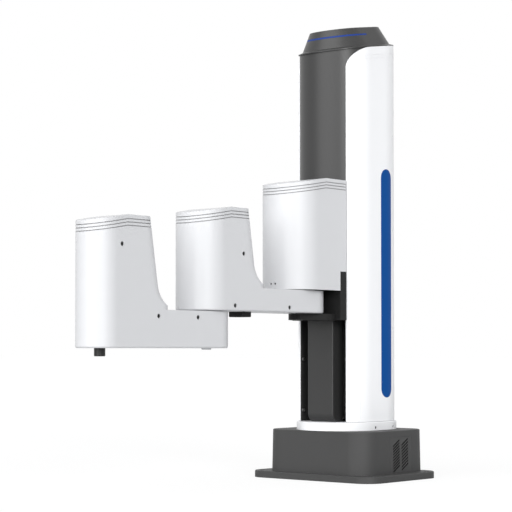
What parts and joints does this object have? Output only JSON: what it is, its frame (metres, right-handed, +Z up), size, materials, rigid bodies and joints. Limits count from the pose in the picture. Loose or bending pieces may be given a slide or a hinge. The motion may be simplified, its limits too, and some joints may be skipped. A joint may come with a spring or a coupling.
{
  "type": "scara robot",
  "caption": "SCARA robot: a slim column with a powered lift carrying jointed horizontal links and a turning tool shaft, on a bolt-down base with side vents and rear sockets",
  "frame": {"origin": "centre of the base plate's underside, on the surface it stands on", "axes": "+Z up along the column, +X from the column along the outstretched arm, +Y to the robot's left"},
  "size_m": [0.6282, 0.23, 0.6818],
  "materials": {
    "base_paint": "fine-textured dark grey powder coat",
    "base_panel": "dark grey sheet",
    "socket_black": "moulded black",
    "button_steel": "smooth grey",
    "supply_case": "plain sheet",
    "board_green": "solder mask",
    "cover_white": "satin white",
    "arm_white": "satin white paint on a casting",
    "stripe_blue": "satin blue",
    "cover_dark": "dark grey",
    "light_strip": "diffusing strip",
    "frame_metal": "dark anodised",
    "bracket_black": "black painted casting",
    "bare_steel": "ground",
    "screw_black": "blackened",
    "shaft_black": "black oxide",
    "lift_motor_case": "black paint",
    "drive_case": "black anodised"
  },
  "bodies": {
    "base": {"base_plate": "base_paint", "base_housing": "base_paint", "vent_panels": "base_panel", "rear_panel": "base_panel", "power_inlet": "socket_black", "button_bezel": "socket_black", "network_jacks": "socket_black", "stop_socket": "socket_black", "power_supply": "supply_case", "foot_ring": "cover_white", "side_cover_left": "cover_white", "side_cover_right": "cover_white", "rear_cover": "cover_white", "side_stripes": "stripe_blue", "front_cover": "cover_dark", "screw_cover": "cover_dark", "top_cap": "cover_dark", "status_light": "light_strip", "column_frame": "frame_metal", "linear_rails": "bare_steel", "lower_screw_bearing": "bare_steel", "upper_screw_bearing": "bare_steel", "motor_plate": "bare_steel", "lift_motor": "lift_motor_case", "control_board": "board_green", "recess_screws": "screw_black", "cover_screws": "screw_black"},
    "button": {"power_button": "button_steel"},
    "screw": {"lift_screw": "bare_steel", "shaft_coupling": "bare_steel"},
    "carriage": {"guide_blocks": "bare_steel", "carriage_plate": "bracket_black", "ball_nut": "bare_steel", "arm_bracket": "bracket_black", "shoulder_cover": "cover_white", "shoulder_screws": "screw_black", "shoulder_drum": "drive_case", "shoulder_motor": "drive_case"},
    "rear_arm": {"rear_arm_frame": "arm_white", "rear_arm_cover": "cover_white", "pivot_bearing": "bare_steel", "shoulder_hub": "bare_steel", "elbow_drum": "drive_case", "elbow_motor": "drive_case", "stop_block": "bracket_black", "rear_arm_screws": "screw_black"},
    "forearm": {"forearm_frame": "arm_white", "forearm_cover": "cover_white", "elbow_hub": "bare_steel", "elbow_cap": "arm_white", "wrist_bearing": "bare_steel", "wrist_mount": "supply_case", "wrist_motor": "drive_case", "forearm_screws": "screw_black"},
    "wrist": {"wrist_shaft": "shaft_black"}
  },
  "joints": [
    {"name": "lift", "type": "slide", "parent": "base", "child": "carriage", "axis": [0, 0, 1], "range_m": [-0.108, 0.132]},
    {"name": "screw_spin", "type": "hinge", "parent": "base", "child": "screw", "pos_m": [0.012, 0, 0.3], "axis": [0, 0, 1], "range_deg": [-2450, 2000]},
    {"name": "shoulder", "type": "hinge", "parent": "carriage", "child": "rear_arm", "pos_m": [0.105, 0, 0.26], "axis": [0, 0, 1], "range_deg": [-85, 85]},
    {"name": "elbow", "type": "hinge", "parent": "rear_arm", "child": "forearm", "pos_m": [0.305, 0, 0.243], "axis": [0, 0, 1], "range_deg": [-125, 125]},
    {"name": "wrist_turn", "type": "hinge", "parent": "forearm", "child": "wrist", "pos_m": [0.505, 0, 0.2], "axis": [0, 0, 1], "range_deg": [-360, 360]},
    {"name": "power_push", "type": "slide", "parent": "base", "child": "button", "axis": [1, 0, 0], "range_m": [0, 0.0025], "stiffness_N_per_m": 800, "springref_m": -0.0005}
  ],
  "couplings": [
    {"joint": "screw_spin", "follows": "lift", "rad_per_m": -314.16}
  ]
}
============
Where a line of the data holds "bodies", show that line.

What parts and joints does this object have? Output only JSON: what it is, its frame (metres, right-handed, +Z up), size, materials, rigid bodies and joints. Limits count from the pose in the picture. Loose or bending pieces may be given a slide or a hinge. The motion may be simplified, its limits too, and some joints may be skipped. A joint may come with a spring or a coupling.
  "bodies": {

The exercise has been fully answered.